Today HP officially closed its acquisition of Palm, for which it paid $1.2 billion. The new company promises "an amazing roadmap of new tools."
Palm is calling today Day 1. It's the first day Palm has become an official part of HP. HP announced its intent to purchase Palm back in late April. Despite some shareholder unrest, the acquisition was eventually given the green light by the shareholders and appropriate governmental bodies. What does this really mean for Palm, webOS, and its smartphones?
Well, they will all survive for a while longer, at the very least. Things were looking dire for Palm in February and March, when it became clear that Palm's webOS-based smartphones weren't selling in significant enough numbers. The company announced that it was for sale and HP eventually won Palm's hand (pun intended). If Palm had been left to fend for itself, it is possible the company could have gone under by the end of the year. I am glad that won't happen.
Both HP and Palm are clearly excited about the future. In a blog post, Palm said, "It's our first day together, but it's already abundantly clear to everyone who’s been involved in bringing the two companies together that great things are in store. The combination of Palm's trailblazing webOS and HP's strength as the leading provider of everything from PCs, laptops, and printers to home electronics and enterprise systems promises an amazing roadmap of new tools for your mobile and web-connected future. We've got a few ideas about what that future will look like, and we'll share details as soon as we can."
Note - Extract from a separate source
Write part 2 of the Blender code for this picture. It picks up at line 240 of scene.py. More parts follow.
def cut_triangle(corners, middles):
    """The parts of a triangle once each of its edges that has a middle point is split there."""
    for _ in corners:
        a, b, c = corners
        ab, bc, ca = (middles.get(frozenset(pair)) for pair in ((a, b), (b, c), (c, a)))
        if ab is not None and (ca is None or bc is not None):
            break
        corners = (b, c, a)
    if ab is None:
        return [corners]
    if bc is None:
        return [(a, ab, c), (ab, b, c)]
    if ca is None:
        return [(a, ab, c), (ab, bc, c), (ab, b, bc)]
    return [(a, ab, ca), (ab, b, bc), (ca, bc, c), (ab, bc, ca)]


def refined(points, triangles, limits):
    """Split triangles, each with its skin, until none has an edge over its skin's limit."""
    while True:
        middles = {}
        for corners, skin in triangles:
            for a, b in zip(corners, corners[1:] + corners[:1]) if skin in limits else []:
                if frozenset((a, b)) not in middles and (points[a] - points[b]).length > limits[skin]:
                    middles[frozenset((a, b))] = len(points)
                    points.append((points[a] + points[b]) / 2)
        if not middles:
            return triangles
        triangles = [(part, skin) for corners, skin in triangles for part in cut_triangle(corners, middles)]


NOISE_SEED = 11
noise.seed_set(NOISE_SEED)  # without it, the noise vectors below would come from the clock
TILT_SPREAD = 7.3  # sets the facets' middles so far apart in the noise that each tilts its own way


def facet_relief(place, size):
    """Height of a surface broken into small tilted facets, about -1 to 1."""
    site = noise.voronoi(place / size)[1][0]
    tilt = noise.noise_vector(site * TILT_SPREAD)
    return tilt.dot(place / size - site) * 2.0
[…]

HP has made Windows Mobile smartphones for nearly a decade. Before that, it was making Microsoft's Pocket PC PDAs. HP has experience with handheld products, though none were ever stellar sellers. Palm's webOS is truly a great operating system. Palm's problem has been weak sales of the Pre, Pre Plus, Pixi and Pixi Plus smartpones. Why aren't they selling?
The hardware just isn't up to snuff, for one. Other manufacturers are making more capable and better designed hardware. The other problem has been a lack of developer support for webOS (despite the platform's strengths). I trust that HP can solve the hardware issue in short order. I am not so convinced that the combined companies can spur developer interest (vital for applications). Perhaps the new life HP is breathing into Palm will be enough, but we won't know that for a while.
Palm's former CEO Jon Rubinstein said of the acquisition, "With HP's full backing and global strengths, I'm confident that webOS will be able to reach its full potential. This agreement will accelerate the development of this incredible platform with new resources, scale and support from a world-respected brand."